Precisamos enfrentar os interesses corporativistas de todas as classes, que tanto atrapalham nosso país
Na economia, o fracasso da chamada “nova matriz macroeconômica” foi retumbante. Muitas pessoas bem intencionadas não entendem que a boa gestão macroeconômica não atrapalha a boa gestão social, mas a ajuda. Há uma linha de pensamento que ainda acredita que o governo pode gastar à vontade, que é necessário subsidiar a indústria, que é possível conviver com taxas de inflação elevadas, que temos que apoiar a formação de grandes grupos nacionais monopolistas e que a lei de responsabilidade fiscal não é necessária.
Impressiona ver que um governo pode trabalhar seriamente para melhorar a situação dos mais pobres, ao mesmo tempo em que beneficia as elites com proteção tarifária, subsídios, etc. Ao mesmo tempo em que se recusa a permitir uma taxa de retorno justa para o setor privado, que quer participar de projetos de investimentos em infraestrutura tão necessários hoje em dia, o governo mantem uma política de desoneração fiscal para setores específicos que custa bilhões de reais e serve para incentivar a contratação de trabalhadores numa época em que há pleno emprego. O que está em falta hoje em dia é capital e não trabalho.

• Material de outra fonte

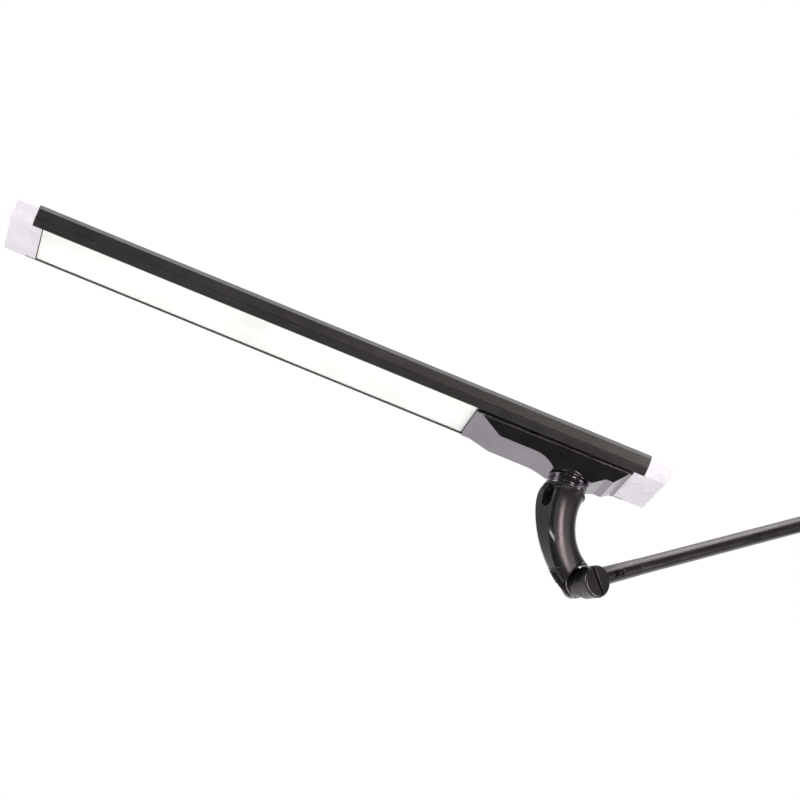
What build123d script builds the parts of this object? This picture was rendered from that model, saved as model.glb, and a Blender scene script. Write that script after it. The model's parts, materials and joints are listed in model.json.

Por outro lado, os partidos de oposição falam para um público restrito, primordialmente preocupado com a gestão macroeconômica e têm dificuldades para se comunicar com a maior parte da população. Enquanto a oposição não levar realmente a sério a questão da desigualdade de oportunidades, que persiste de forma clara no Brasil, ainda terá muitas dificuldades para conseguir alcançar o poder, mesmo com os seguidos erros de política econômica que são cometidos pelos que estão governando o país atualmente.
A solução, obviamente, está em manter as conquistas sociais ao mesmo tempo em que se trabalha pela gestão macroeconômica. Como fazê-lo? Grande parte das medidas tomadas nos últimos anos, como as transferências de recursos para o BNDES para fornecer empréstimos subsidiados para os grandes grupos nacionais ou as desonerações da indústria, por exemplo, teriam que ser revertidas.
Adicionalmente, para continuar reduzindo a desigualdade é necessário aumentar a carga tributária da parcela mais rica da população, aumentando a alíquota marginal do imposto de renda (que é muito mais baixa do que em outros países) e tributando os dividendos e os juros sobre o capital próprio pagos pelas empresas. É necessário aliviar, por outro lado, a tributação da parcela dos lucros que são retidos para investimentos. Mas isso não está na agenda nem da situação nem da oposição.
Mas o fator mais importante para que possamos crescer mais e continuamente é aumentar nossa produtividade. Para isso, temos que melhorar a qualidade da educação e tornar nossas empresas mais produtivas. Para melhorar a educação é necessário deixarmos de lado a ideia de que basta aumentar os gastos e remunerar melhor os professores para que o aprendizado dos alunos aumente. Nada mais equivocado. É essencial melhorar a gestão da educação. Para que isso ocorra os políticos devem ter coragem para enfrentar os movimentos corporativistas sem temer os resultados das greves nas próximas eleições.
Com relação às nossas empresas, temos que parar de protegê-las. As empresas não são como as pessoas, elas podem falir e quebrar, e é necessário que isso ocorra para que a produção e o emprego se transfiram para novas empresas com novas ideias que consigam espalhar os aumentos de eficiência pela economia. Nossos empresários têm que melhorar suas práticas gerenciais e ter condições de competir em condições de igualdade com os empresários chineses e coreanos.
Para isso é necessário que tenhamos a mesma determinação que os empresários nesses países têm, que tenhamos mais concorrência na economia e que melhoremos nossa infraestrutura, carga tributária e legislação trabalhista. Precisamos, principalmente, enfrentar os interesses corporativistas de todas as classes, que tanto atrapalham nosso país. Feliz 2015 para todos!